De belangrijkste trend in de neerlandistiek van de afgelopen jaren: dat de grenzen opengaan. We wisten natuurlijk al heel lang dat het wonderlijk is om een vakgebied te laten bepalen door politieke grenzen. Er is geen vakgebied dat zich concentreert op de flora en fauna van Nederland en Vlaanderen, waarom zou je dan wel voor taal en literatuur die grenzen aanhouden? Wat we ‘Nederlands’ noemen wordt ook buiten die grenzen gebruikt – zoals binnen die grenzen ook andere talen gesproken worden. De Nederlandse taal én de Nederlandse literatuur worden en zijn voortdurend in contact met allerlei andere talen en andere culturen, met allerlei wederzijdse beïnvloeding die ervoor zorgt dat het trekken van grenzen per definitie willekeurig is.
Het is wetenschappelijk niet echt verantwoord om het te doen, en tegelijkertijd is een afbakening nodig om überhaupt ergens te kunnen komen.
Je ziet het in de taalkunde – waar de vergelijking met andere talen inmiddels standaard is geworden, net als de studie van meertaligheid –, en je ziet het in de letterkunde, waar steeds meer aandacht is voor literaire invloeden over taalgrenzen heen.

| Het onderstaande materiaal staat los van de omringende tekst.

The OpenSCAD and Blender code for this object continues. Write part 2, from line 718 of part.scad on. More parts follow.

In het nieuwste nummer van Tijdschrift voor Taalbeheersing pleit Jan ten Thije ervoor om ook voor de derde poot van het vak, de taalbeheersing, de grenzen open te zetten.
Uitsnede
In zijn artikel poneert Ten Thije twee stellingen: ‘Meertaligheid moet voor taalbeheersers het uitgangspunt zijn om hun kennis over taalgebruik te vergroten’, en ‘Taalbeheersers moeten een belangrijke rol spelen bij het redden van de universitaire opleidingen moderne vreemde talen’. Met andere woorden: de taalbeheersers moeten in hun onderzoek naar effectieve communicatie af van de illusie dat alles in het Standaardnederlands gebeurt, of moet gebeuren. En anderzijds moeten taalbeheersers in het onderwijs ook over de grenzen van de traditionele talenstudies kijken.

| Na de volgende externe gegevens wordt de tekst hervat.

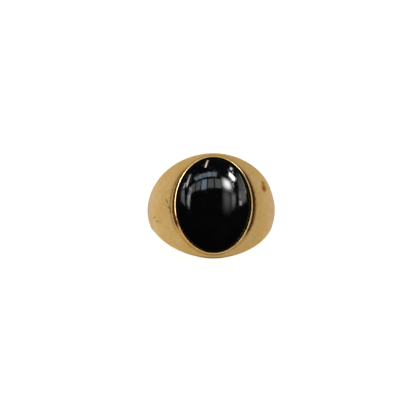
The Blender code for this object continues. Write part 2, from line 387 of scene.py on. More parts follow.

Dat talen afgebakende eenheden zijn, is in het dagelijks leven een illusie. Soms praat je Turks, soms praat je Nederlands, soms praat je Engels, en soms praat je iets tussen al die talen in – en dat is eigenlijk net zo goed een legitieme taalvorm, in ieder geval in bepaalde situaties. Taal beheersen is daarmee iets anders dan een taal beheersen (of dan twee of drie talen beheersen) – het betekent dat je flexibel kunt opereren in allerlei omstandigheden.
Het lijkt mij een zinnige wending, al vraag ik me af of dit nu op zich de ‘redding’ van de moderne talenstudies is. De wendingen die de andere disciplines maken horen daar ook bij – ik kan me best voorstellen dat er interessante samenwerkingen te maken zijn. En tegelijkertijd – je kunt heel filosofisch doen over de permeabiliteit van taalverschillen, maar toch spreekt een overgrote meerderheid der mensen, bijvoorbeeld die in China of in West-Afrika, op zo’n manier dat ik ze absoluut niet begrijp.
Het Nederlandse taalgebied is een willekeurige uitsnede uit de werkelijkheid. Het is goed en belangrijk dat we van die willekeurigheid diep doordrongen zijn, maar ik weet niet of dit betekent dat we er meteen vanaf kunnen.
Chris Joby zegt
het zal je niet verbazen Marc dat ik het met je eens ben.